Bruce Bawer, The Post’s reviewer of my book Blinded by the Right, a memoir of my years at the American Spectator (Book World, March 17), a magazine I criticize as an example of conservative excess, is himself a former Spectator writer. My book also contains a passage that puts the credibility of Bawer’s published account of his controversial departure from the magazine in question. Neither of these facts are disclosed in Bawer’s review.

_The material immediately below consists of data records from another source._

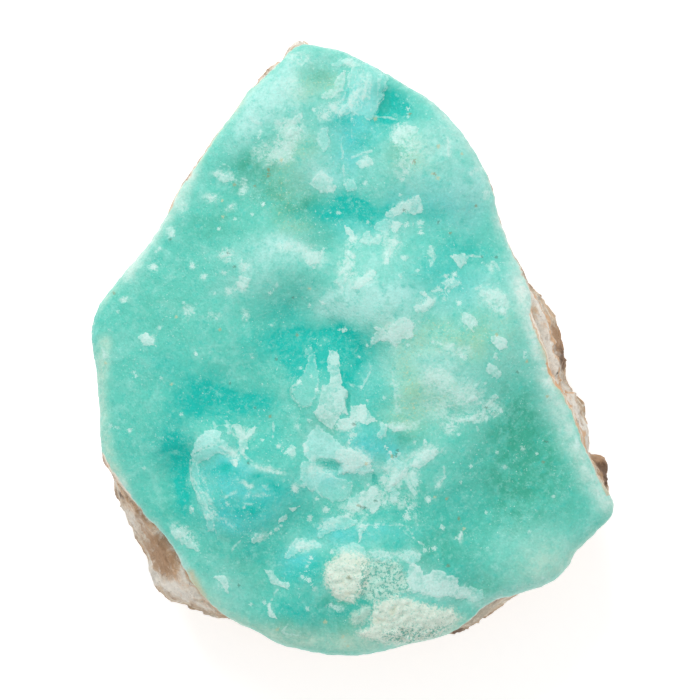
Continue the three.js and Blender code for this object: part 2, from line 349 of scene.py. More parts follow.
VEINS = streaks(
    (1, 0.22, 26.6, 6, 27.6, 3.6, 28.4, 2, 28.9, 0.6),
    (1, 0.22, 29, -2.2, 29.8, -4, 30.7, -5.5, 32, -7, 32.6, -8.6),
    (0.6, 0.3, 33.4, -10.8, 34.6, -14, 36, -17, 37.2, -19.4, 38, -21.6),
    (0.7, 0.3, -36.9, -17.8, -36, -19.4, -35, -20.6),
    (0.6, 0.25, -22.9, 28.5, -20, 33, -17, 37.2),
    (0.5, 0.25, -27.5, 20.5, -26.2, 23.7),
)

PLATES = flakes(
    (0.34, -5.2, -19.4, -4.6, -18.8, -2.5, -19, -1, -19.3, 0.2, -20.3, -0.1, -21.5, -1, -22.6, -2.9,
     -22.7, -4.6, -22.1, -5.5, -21.1, -5.6, -20.2),
    (0.35, -3.1, 42.7, -0.8, 43.6, 0.2, 43.6, -0.4, 42.4, -2.5, 42.1),
    (0.42, -0.1, 43.3, 2.3, 42.8, 5.5, 40.6, 4.9, 39.8, 5.2, 39.1, 4.4, 38.5, 4.7, 37.6, 3.8, 36.8, 4,
     35.9, 3.2, 34.7, 2.3, 34, -0.1, 35.3, -1.9, 34.4, -2.2, 35.2, -0.4, 37.4, -0.8, 40.3, -0.4, 41.5),
    (0.5, -4.7, 32.9, -3.7, 33.2, -3.4, 30.8, -4.1, 29.2, -5, 30.4, -5.2, 31.6),
    (0.4, -1.4, 24.4, -0.8, 25.3, 0.2, 25.3, 0.7, 24.4, 0.2, 23.5, -0.8, 23.5),
    (0.4, 3.5, 18.8, 5, 19.4, 5.9, 19, 5.3, 17.2, 4.1, 17.2, 3.4, 17.8),
    (0.24, -5.9, 0.8, -4.7, -5, -5.2, -6.7, -6.5, -8.9, -8, -8.5, -9.1, -6.4, -7.6, -4.3, -6.5, -1.1,
     -7.1, -0.5),
    (0.4, 4.1, -11, 5.3, -11.3, 5, -12.7, 4.4, -13.4, 3.8, -12.8),
    (0.45, -5.3, -11.3, -4.4, -11.9, -4.3, -13.1, -4.9, -13.9, -6.7, -13.7),
    (0.75, -7.3, -13.9, -6.1, -12.2, -4.4, -12.1, -2.9, -13.1, -1.1, -14.9, 0.5, -14.9, 1.9, -15.7,
     3.2, -18.2, 2, -18.5, -0.7, -18.5, -2.3, -18.8, -1.6, -17.5, -2.6, -16.4, -5.2, -16.3, -6.4,
     -16.7, -7.3, -15.5),
    (0.6, -7.6, -17, -6.1, -16.3, -4.6, -17.9, -2.5, -18.8, -2.8, -19.4, -6.4, -21.1, -7.7, -19.4),
    (0.4, -0.8, -23.2, -0.4, -22.3, 1.1, -21.4, 1.4, -23.2, 0.8, -24.2),
    (0.35, 4.3, -17.3, 5.9, -16, 7.3, -17.3, 6.7, -18.5, 5.5, -19),
    (0.5, -5.2, -27.5, -4.4, -25.9, -3.2, -25.1, -1, -24.7, 0.8, -25.6, -0.8, -26.8, -3.4, -27.1, -5,
     -28.4),
    (0.45, 5.6, -16.7, 6.7, -16.3, 8.3, -17.3, 7.4, -18.2, 6.2, -20.3, 6.8, -21.5, 6.5, -22.9, 5.8,
     -23, 5.3, -21.2),
    (0.45, 8.5, -17.8, 9.4, -18.5, 9.8, -19.7, 9.5, -21.1, 8.5, -19.7),
    (0.8, -21.5, -11.8, -19.1, -12.5, -20, -13.7, -23.9, -16, -23.9, -15.1, -23, -13.3),
    (0.5, -23.9, -16, -22, -14.8, -19, -13.3, -17.2, -15.7, -19.6, -15.5, -23, -17, -23.8, -17),
    (0.35, -19, -10.6, -17.8, -11.3, -17.6, -12.4, -18.5, -12.7),
    (0.3, -24.2, -17.2, -23, -16.7, -22.7, -19.7, -21.7, -22.7, -20.3, -25.7, -20.5, -27.1, -21.4,
     -27.2, -22.3, -24.2, -23.6, -20.9),
    (0.5, -10.3, -31.1, -9.5, -29.5, -8.2, -28.3, -6.7, -28.3, -5, -28.7, -4.6, -29.5, -6.4, -29.6,
     -8.2, -30.1, -9.4, -31.3),
    (0.5, 7.6, -30.2, 8.3, -29.6, 10.1, -30.5, 10.1, -31.4, 9.1, -31.9, 8, -31.7),
    (0.35, -1.9, -29.6, -0.1, -28.7, 1.9, -29.3, 2, -30.7, -1.6, -30.7),
    (0.4, 2.5, -30.2, 4.4, -29.6, 5.9, -31.1, 4.7, -31.9, 3.2, -31.4),
    (0.42, 15.4, -35.2, 16.6, -35.2, 19.1, -35.9, 19.9, -37.1, 18.2, -37.7, 16.4, -37.1, 15.5, -36.2),
)
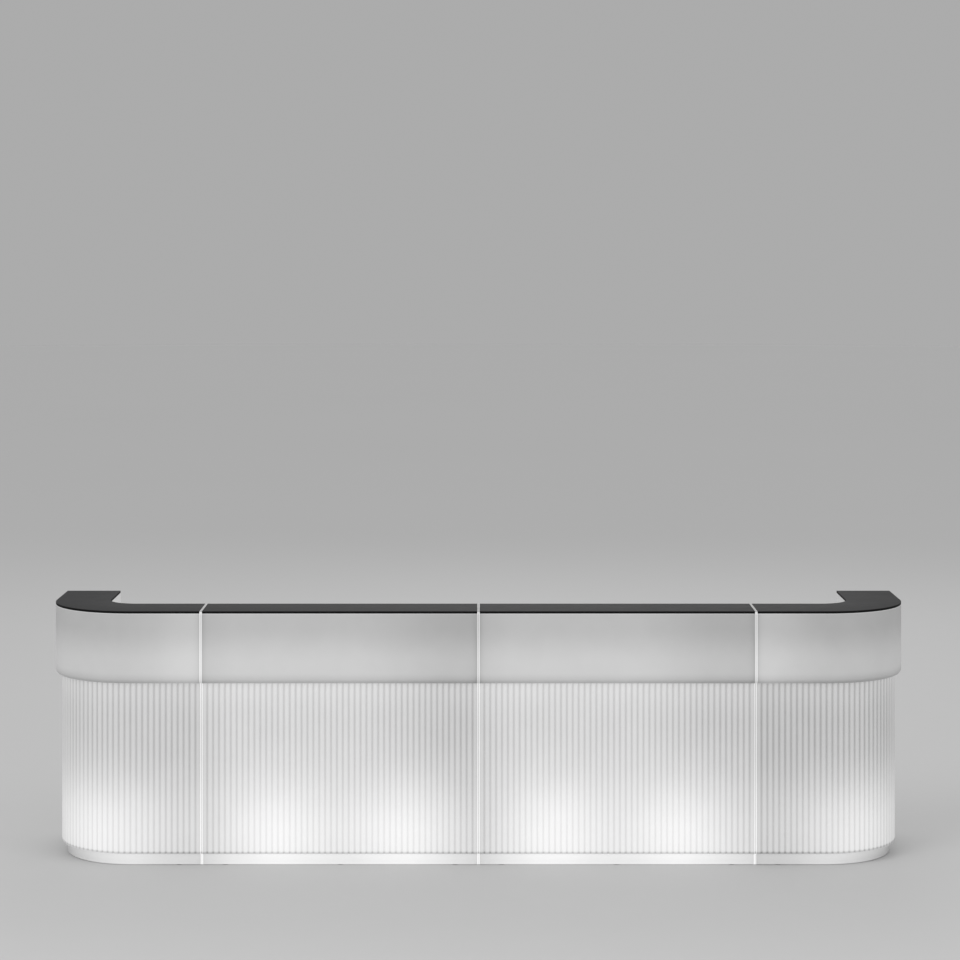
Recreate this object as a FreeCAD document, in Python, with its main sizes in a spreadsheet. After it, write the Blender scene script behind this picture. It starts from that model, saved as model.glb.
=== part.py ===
import FreeCAD, Part
import math
import os
import re

import Sketcher

# Lit bar counter in four modules: a corner at each end and two straight ones between them, with
# a shelf unit behind each straight one.
#
# Frame: +X along the counter, -Y towards the guests, +Z up, origin on the floor at the middle of
# the counter's bounding box.  A module's own drawing starts at its left end, on the plane of its
# front band, on the floor.

V = FreeCAD.Vector
ALONG_X = FreeCAD.Rotation(V(0, 1, 0), 90)
AGAINST_X = FreeCAD.Rotation(V(0, 1, 0), -90)
AGAINST_Y = FreeCAD.Rotation(V(1, 0, 0), 90)
DOWN = FreeCAD.Rotation(V(1, 0, 0), 180)
UP = FreeCAD.Rotation()

os.makedirs("parts", exist_ok=True)
doc = FreeCAD.newDocument("BarCounter")

SIZES = (
    # the counter as a whole
    ("counter_height", 1100, "floor to the top of the counter"),
    ("top_thickness", 10, "laminate of the counter top"),
    ("straight_width", 1190, "width of a straight module"),
    ("body_depth", 240, "front band to rear wall, and width of a corner's arm"),
    ("band_radius", 370, "corner module: outer radius of the band"),
    ("corner_run", 305, "corner module: straight stretch on each side of the bend"),
    # moulded body
    ("wall", 6, "wall of the moulded body"),
    ("band_bottom", 788, "floor to the lower edge of the smooth band"),
    ("band_rounding", 20, "rounding of the band's lower edge"),
    ("rib_setback", 27, "band to the crest of the ribs"),
    ("rib_depth", 7, "crest to valley"),
    ("rib_valley", 3.2, "flat between two ribs"),
    ("rib_root", 2, "how far a rib is drawn into the wall"),
    ("straight_ribs", 47, "ribs on a straight module"),
    ("run_ribs", 12, "ribs on each straight stretch of a corner"),
    ("bend_ribs", 21, "ribs round the bend of a corner"),
    ("plinth_setback", 53, "band to plinth"),
    ("plinth_height", 52, "floor to the lower end of the ribs"),
    ("upstand", 5, "thickness of the rim at each end of a module, level with the top"),
    # clearances
    ("laminate_gap", 0.5, "between a laminate piece and what stands at its end"),
    ("screw_fit", 0.1, "radial clearance of a screw, pin or insert in its hole"),
    # glides under the body
    ("glide_height", 3, "thickness of a glide below the body"),
    ("glide_radius", 18, "radius of a glide"),
    ("glide_pin", 2.5, "radius of a glide's pin"),
    ("glide_inset", 100, "module end to glide"),
    ("glide_front", 80, "band to the front row of glides"),
    ("glide_back", 200, "band to the back row of glides"),
    # screws that hold the counter top from below
    ("top_screw_radius", 3, "shank"),
    ("top_screw_head", 6, "head radius"),
    ("top_screw_head_height", 3, "head height"),
    ("top_screw_grip", 7, "length in the laminate"),
    ("top_screw_inset", 80, "module end to screw"),
    ("top_screw_front", 60, "band to the front row"),
    ("top_screw_back", 190, "band to the back row"),
    # covers in the rear wall
    ("cover_width", 240, "width of a cover"),
    ("cover_height", 180, "height of a cover"),
    ("cover_thickness", 3, "sheet of a cover"),
    ("cover_rounding", 12, "corner rounding of a cover"),
    ("cover_lap", 20, "how far a cover laps over its opening on each side"),
    ("cover_level", 270, "floor to the middle of a cover"),
    ("cover_screw_inset", 10, "cover edge to screw"),
    ("corner_cover_inset", 150, "corner module: seam to the middle of its cover"),
    ("small_screw_radius", 2, "shank of the small screws"),
    ("small_screw_head", 4, "head radius of the small screws"),
    ("small_screw_head_height", 2, "head height of the small screws"),
    ("small_screw_grip", 5, "length of a small screw in what it bites into"),
    # lamps inside
    ("lamp_inset", 320, "straight module: module end to the middle of a lamp"),
    ("lamp_cable", 41, "middle of a lamp to the cable that comes down behind it"),
    ("lamp_base_radius", 48, "plate of the lamp's base"),
    ("lamp_base_thickness", 8, "plate of the lamp's base"),
    ("globe_fit", 0.3, "globe to the holder that it slides over"),
    ("lamp_holder_height", 30, "holder above the plate"),
    ("globe_radius", 35, "outer radius of the globe"),
    ("globe_height", 190, "height of the globe above the plate"),
    ("globe_wall", 2, "wall of the globe"),
    ("lamp_screw_reach", 42, "lamp's middle to its screws"),
    ("cable_radius", 3.5, "mains cable inside the body"),
    ("cable_bend", 25, "bend radius of that cable"),
    ("cable_stub", 5, "straight end of that cable at the inlet"),
    # power inlet with its rocker switch
    ("flange_width", 34, "inlet flange"),
    ("flange_height", 62, "inlet flange"),
    ("flange_thickness", 2, "inlet flange"),
    ("housing_width", 28, "inlet housing behind the cover"),
    ("housing_height", 54, "inlet housing behind the cover"),
    ("housing_depth", 40, "cover's face to the inner end of the inlet housing"),
    ("housing_fit", 0.3, "clearance of the housing in the cover, each side"),
    ("socket_width", 24, "recess for the mains connector"),
    ("socket_height", 16.5, "recess for the mains connector"),
    ("socket_deep", 16, "recess for the mains connector"),
    ("socket_drop", 11, "inlet's middle down to the recess"),
    ("blade_width", 2, "contact blade"),
    ("blade_height", 4, "contact blade"),
    ("blade_length", 12, "contact blade"),
    ("blade_spread", 7, "recess' middle to the outer blades"),
    ("blade_rise", 3, "earth blade above the other two"),
    ("rocker_rise", 14, "inlet's middle up to the rocker"),
    ("rocker_width", 13, "rocker"),
    ("rocker_half", 9.5, "half the height of the rocker"),
    ("rocker_tilt", 8, "tilt of the rocker to either side, in degrees"),
    ("rocker_body", 5, "pivot to the lower side of the rocker, and half its width there"),
    ("rocker_shoulder", 2, "pivot to the shoulder of the rocker"),
    ("rocker_sink", 4, "flange's face down to the pivot"),
    ("rocker_side_gap", 0.5, "rocker to its window, each side"),
    ("rocker_end_gap", 1, "rocker to its window, above and below"),
    ("window_deep", 14, "depth of the rocker's window"),
    ("axle_radius", 1.5, "pivot stub"),
    ("axle_length", 2, "pivot stub beyond the rocker's side"),
    ("axle_fit", 0.05, "radial clearance of the pivot stub"),
    ("axle_hole_deep", 2.5, "pivot hole in the window's side"),
    # plates that join two modules, and their screws and inserts
    ("plate_width", 110, "joining plate along the counter"),
    ("plate_height", 60, "joining plate"),
    ("plate_thickness", 4, "joining plate"),
    ("plate_rounding", 6, "corner rounding of a joining plate"),
    ("plate_low", 430, "floor to the middle of the lower plates"),
    ("plate_drop", 115, "top of the counter down to the middle of the upper plates"),
    ("join_inset", 35, "seam to a joining screw"),
    ("join_half", 15, "plate's middle to a joining screw, up and down"),
    ("join_screw_radius", 4, "M8 shank"),
    ("join_screw_head", 7, "head radius"),
    ("join_screw_head_height", 5, "head height"),
    ("join_screw_grip", 11, "length in the insert"),
    ("insert_radius", 7, "threaded insert"),
    ("insert_length", 14, "threaded insert"),
    # shelf unit behind a straight module
    ("worktop_drop", 220, "top of the counter down to the top of the worktop"),
    ("worktop_depth", 400, "rear wall to the worktop's edge"),
    ("board", 12, "laminate of the shelf unit"),
    ("panel_depth", 385, "rear wall to the edge of the side panels"),
    ("divider_depth", 375, "rear wall to the edge of the divider"),
    ("bottom_depth", 380, "rear wall to the edge of the bottom shelf"),
    ("shelf_depth", 340, "rear wall to the edge of a middle shelf"),
    ("leg_height", 100, "floor to the bottom shelf"),
    ("middle_height", 490, "floor to the underside of the middle shelves"),
    ("notch_gap", 3, "side panel to the joining plate and its screws"),
    ("kick_setback", 45, "bottom shelf's edge to the kick board"),
    ("kick_thickness", 10, "kick board"),
    ("kick_clear", 6, "floor to the kick board"),
    ("leg_radius", 15, "leg"),
    ("leg_flange", 24, "leg's foot and top plate"),
    ("leg_flange_height", 6, "leg's foot and top plate"),
    ("leg_inset", 60, "module end to a leg"),
    ("leg_front", 45, "rear wall to the first row of legs"),
    ("leg_back", 300, "rear wall to the second row of legs"),
    ("pin_radius", 2.5, "shelf pin"),
    ("pin_in", 5, "shelf pin in its panel"),
    ("pin_out", 10, "shelf pin under the shelf"),
    ("pin_front", 60, "rear wall to the first pins"),
    ("pin_back", 290, "rear wall to the second pins"),
    ("bracket_leg", 40, "leg of an angle bracket"),
    ("bracket_wide", 30, "width of an angle bracket"),
    ("bracket_thickness", 3, "steel of an angle bracket"),
    ("bracket_hole", 25, "bracket's corner to its screw"),
    ("bracket_inset", 150, "panel or divider to a wall bracket"),
    ("panel_bracket_back", 330, "rear wall to the brackets on the panels"),
    ("bracket_grip", 8, "length of a bracket screw in what it bites into"),
    ("panel_screw_head", 3.5, "countersunk head of a panel screw"),
    ("panel_screw_head_height", 2.5, "countersunk head of a panel screw"),
    ("panel_screw_length", 32, "panel screw"),
    ("panel_screw_front", 90, "rear wall to the first panel screw"),
    ("panel_screw_back", 250, "rear wall to the second panel screw"),
)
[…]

Brock makes it sound as though Bawer were some sort of Spectator partisan who took offense at Brock’s criticisms of the magazine. But as Brock’s book makes clear, Bawer (whose time at the Spectator did not overlap with Brock’s) left the magazine to protest an editor’s deletion of a passing reference to homosexuality in his review of the play Prelude to a Kiss. (Bawer is gay, Prelude’s author, Craig Lucas, is gay, and the play has a much-discussed gay subtext.) Contrary to Brock’s claim, Brock’s book does not question the credibility of Bawer’s published account of that departure. Rather, Brock writes that when he read Bawer’s account (in Bawer’s 1993 memoir, A Place at the Table), he asked the editor in question whether it was true, and the editor “awkwardly denied” it. Brock elaborates: “I shrugged it off and probed no further, since I didn’t really want to know the truth. … I wasn’t going to let possible prejudice against another writer, whom I did not know, upset my world. Some gays can be awfully hypersensitive, I told myself.” The clear thrust of this passage is that Bawer’s published version was right, and that Brock, in refusing to believe Bawer’s version at the time, had been wrong. As this online chat shows, Brock managed to con Post Editor Leonard Downie and former Post Managing Editor Robert Kaiser, neither of whom must have actually read Brock’s book, into thinking he’d somehow been wronged by “Book World.” As a result, “Book World” editor Marie Arana ended up publishing a completely unnecessary apology.

How can we trust a writer who won’t even summarize his own book truthfully?